In the Mesa, Charlotte works with a technician to reproduce Maeve's ability to reprogram other hosts via Clementine. She conducts an experiment using Clementine to force hosts to turn on one another. With the test a success, Charlotte plans to turn Clementine loose within Westworld and kill the hosts from within. Bernard, still under Dr. Ford's control, gets close enough to the incapacitated Maeve so she can receive a message Ford left for her in Bernard's mind. Upon accessing it, Maeve finds Ford speaking to her, telling her she has more to do.

Bernard goes on to find Elsie and tells her that Delos has been replicating the mind of every guest to the park. The replicas are housed in a facility called the Forge, located in the Valley Beyond. They set out to beat Dolores there, but Ford warns Bernard to not trust Elsie and kill her. Bernard fights back and removes Ford from his programming. He abandons Elsie for her own safety while continuing to the Valley Beyond alone.

Dolores, Teddy and the Horde also head to the Valley Beyond. They are stopped by members of the Ghost Nation defending the Valley. The two groups attack each other, and the Horde is wiped out as Dolores leads the massacre that kills all but one Ghost Nation warrior. Teddy cannot bring himself to shoot him as the warrior flees. Teddy finally achieves sentience and tells Dolores that he realizes she has made him into a monster. Unable to protect her anymore, Teddy kills himself.

==Production==
The episode features actress Sela Ward playing Juliet, wife to William and mother to Emily. Ward had been drawn to the part both due to how Juliet's story featured the destruction of the Delos family, which she thought would be a challenging role for her, and also due to urging of Ward's son as a fan of the show.

==Reception==
"Vanishing Point" was watched by 1.56 million viewers on its initial viewing, and received a 0.6 18–49 rating, marking an improvement in viewership from the previous week.
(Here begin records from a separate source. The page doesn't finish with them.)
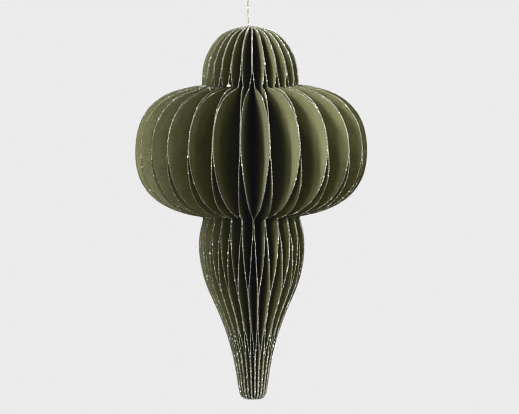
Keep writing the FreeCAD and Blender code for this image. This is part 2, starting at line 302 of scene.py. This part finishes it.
for name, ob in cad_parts.items():
    if name.startswith("leaf_"):
        ob.data.materials.clear()
        ob.data.materials.append(leaf_mat)
    elif name in ("spine_strip", "core_plug"):
        ob.data.materials.clear()
        ob.data.materials.append(core_mat)


# ------------------------------------------------------------- glitter rims
def leaf_edge(ob, step):
    """Centre line of the leaf's cut edge from the top of the core down to its
    foot, with the paper's normal and the outward direction there."""
    me = ob.data
    co = np.zeros(len(me.vertices) * 3)
    me.vertices.foreach_get("co", co)
    co = co.reshape(-1, 3)
    me.calc_loop_triangles()
    tri = np.zeros(len(me.loop_triangles) * 3, int)
    me.loop_triangles.foreach_get("vertices", tri)
    tri = tri.reshape(-1, 3)
    rel = co - np.array([AXIS_X, 0, 0])
    far = rel[np.hypot(rel[:, 0], rel[:, 1]) > 0.035][:, :2].mean(0)
    ex = np.array([far[0], far[1], 0.0]) / np.hypot(*far)
    ey = np.array([-ex[1], ex[0], 0.0])
    nrm = np.cross(co[tri[:, 1]] - co[tri[:, 0]], co[tri[:, 2]] - co[tri[:, 0]])
    nrm /= np.linalg.norm(nrm, axis=1)[:, None] + 1e-30
    side = np.abs(nrm @ ey) < 0.5
    key = {}
    ids = np.array([key.setdefault(tuple(np.round(p * 1e7).astype(int)), len(key)) for p in co])
    pts = np.zeros((len(key), 3))
    pts[ids] = co
    on_side = np.zeros(len(key), bool)
    on_side[ids[tri[side].ravel()]] = True
    chains = []
    for sign in (-1, 1):
        face = (nrm @ ey) * sign > 0.5
        on_face = np.zeros(len(key), bool)
        on_face[ids[tri[face].ravel()]] = True
        p = pts[on_side & on_face]
        x = (p - np.array([AXIS_X, 0, 0])) @ ex
        p = p[(x > 3.305 * MM) | (p[:, 2] > Z_TOP - 0.3 * MM) | (p[:, 2] < Z_BOT + 0.02 * MM)]
        p = p[np.argsort(-p[:, 2])]
        # the widest point of each height is the cut edge
        s = np.r_[0, np.cumsum(np.linalg.norm(np.diff(p, axis=0), axis=1))]
        keep = np.r_[True, np.diff(s) > 1e-6]
        p, s = p[keep], s[keep]
        chains.append((s[-1], p, s))
    n = int(min(chains[0][0], chains[1][0]) / step) + 1
    both = []
    for length, p, s in chains:
        q = np.linspace(0, length, n)
        both.append(np.stack([np.interp(q, s, p[:, k]) for k in range(3)], 1))
    if abs(chains[0][0] - chains[1][0]) > 0.03 * MM:
        # a stray corner on one face: follow the cleaner face and look across the paper
        good = int(chains[1][0] < chains[0][0])
        length, p, s = chains[1 - good]
        q = np.linspace(0, length, int(length / (0.02 * MM)))
        dense = np.stack([np.interp(q, s, p[:, k]) for k in range(3)], 1)
        for r in range(n):
            d2 = ((dense - both[good][r]) ** 2).sum(1)
            both[1 - good][r] = dense[int(d2.argmin())]
        across = both[1 - good] - both[good]
        d = np.linalg.norm(across, axis=1)
        fine = np.abs(d - np.median(d)) < 0.03 * MM
        for k in range(3):
            across[:, k] = np.interp(np.arange(n), np.arange(n)[fine], across[fine, k])
        both[1 - good] = both[good] + across
    mid = 0.5 * (both[0] + both[1])
    nl = both[1] - both[0]
    nl /= np.linalg.norm(nl, axis=1)[:, None]
    tan = np.gradient(mid, axis=0)
    tan /= np.linalg.norm(tan, axis=1)[:, None]
    out = np.cross(tan, nl)
    out *= np.sign(((mid - np.array([AXIS_X, 0, 0])) @ ex).mean() * (out @ ex).mean())
    out /= np.linalg.norm(out, axis=1)[:, None]
    return mid, tan, nl, out


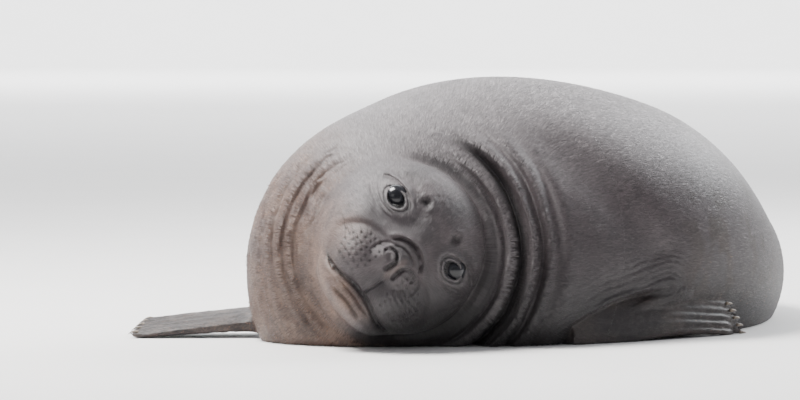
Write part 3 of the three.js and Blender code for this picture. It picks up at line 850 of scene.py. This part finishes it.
    # Sand on the throat, chin, far flipper and rump, and the wet places
    sand = np.clip(throat * 0.9 + 0.35 * cheek * face + 0.5 * chin * face, 0, 1)
    sand = np.maximum(sand, 0.55 * flipper * rise(-420, -240, -np.abs(x + 240)) * (x < -180))
    sand = np.maximum(sand, 0.12 * rump * fall(40, 200, z))
    wet = lipline * face
    for side in (-1, 1):
        wet = np.maximum(wet, bell(nostril(m, u, side), 6) * rise(88, 100, f))
        wet = np.maximum(wet, fall(1.02, 1.18, eye_rho(l, u, side)[0]))
    return np.clip(colour, 0.002, 1), sand, wet, face, flipper


def wrinkles(p):
    """Fine folds, as a height over the skin in millimetres."""
    x, y, z = p.T
    r, angle = round_head(p)
    turned = np.where(angle < -90, angle + 360, angle)
    face, flipper = regions(p)
    collar = fall(235, 262, r) * fall(90, 160, y) * (1 - face) * (1 - flipper)
    left = rise(110, 140, turned) * fall(235, 262, turned)
    phase = r + 9 * noise(p, 38.0, 12) + 3 * noise(p, 13.0, 13)
    ripple = np.sin(2 * np.pi * phase / 11.0)
    broken = rise(-0.5, 0.5, noise(p, 24.0, 14))
    above = rise(40, 62, turned) * fall(110, 140, turned)
    ends = mix(fall(180, 198, r), 1.0, left)
    h = collar * ends * (0.45 + 0.85 * left - 0.32 * above) * ripple * broken
    h += collar * left * 0.8 * noise(p * np.array([1, 0.5, 0.35]), 7.0, 15)
    distance, along = arc_distance(x, z, ARMPIT)
    pit = (x > 180) & (x < 440) & (y < 300) & (z < 190)
    pit = pit * fall(40, 66, distance) * (1 - flipper)
    h += pit * 0.45 * np.sin(2 * np.pi * (distance + 4 * noise(p, 30.0, 16)) / 8.5)
    h += flipper * 0.5 * noise(p, 9.0, 17)
    return h


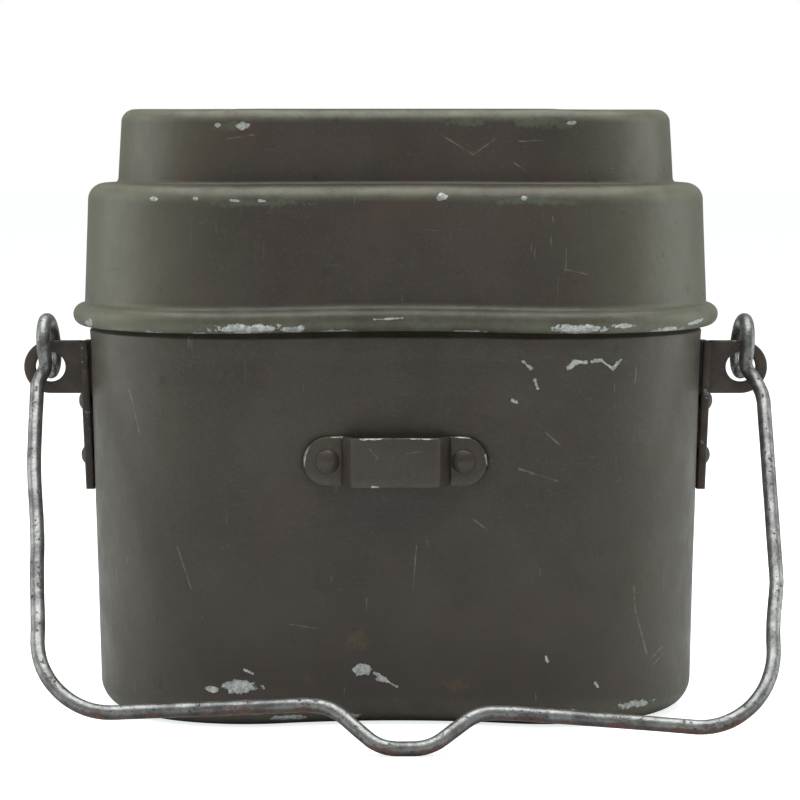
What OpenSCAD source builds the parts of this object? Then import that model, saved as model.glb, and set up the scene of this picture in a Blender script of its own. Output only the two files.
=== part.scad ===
// Two-part mess tin: a deep kidney-plan pot, a stepped lid that telescopes over its neck,
// a wire bail hung in two riveted ears, strap loops and a folding wire handle on the lid.
// The origin is the centre of the pot's base, +Z is up and -Y is the hollow front.

/* [Plan shape] */
// Length of the pot at the top of its wall, end to end
body_l = 180; // [150:1:220]
// Radius of the two rounded ends
end_r = 47; // [38:1:58]
// Depth of the shallow hollow along the front
front_dip = 6; // [3:0.5:10]
// Bulge of the back beyond the rounded ends
back_bulge = 8; // [4:0.5:14]

/* [Pot] */
// Height of the pot to its rim
pot_h = 152; // [125:0.1:185]
// Thickness of the drawn sheet
sheet = 1; // [0.8:0.1:1.4]
// Lean of the pot's wall from upright, in degrees
pot_draft = 1.5; // [0.5:0.05:3]
// Radius of the rounded edge round the base
base_r = 9; // [6:0.5:14]
// How far the neck is set in from the pot's wall
neck_inset = 2.2; // [1.8:0.1:3.2]
// Height of the sloping shoulder between the wall and the neck
neck_slope_h = 2; // [1:0.1:4]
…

The episode received positive reviews from critics. At Rotten Tomatoes, the episode has a 79% approval rating with an average score of 8.34/10, from 38 reviews. The site's critical consensus reads: "For better or worse, The Man in Black takes center stage in 'Vanishing Point', a worthy showcase of Ed Harris' talents that comes with a few shocking, if slightly underwhelming, surprises."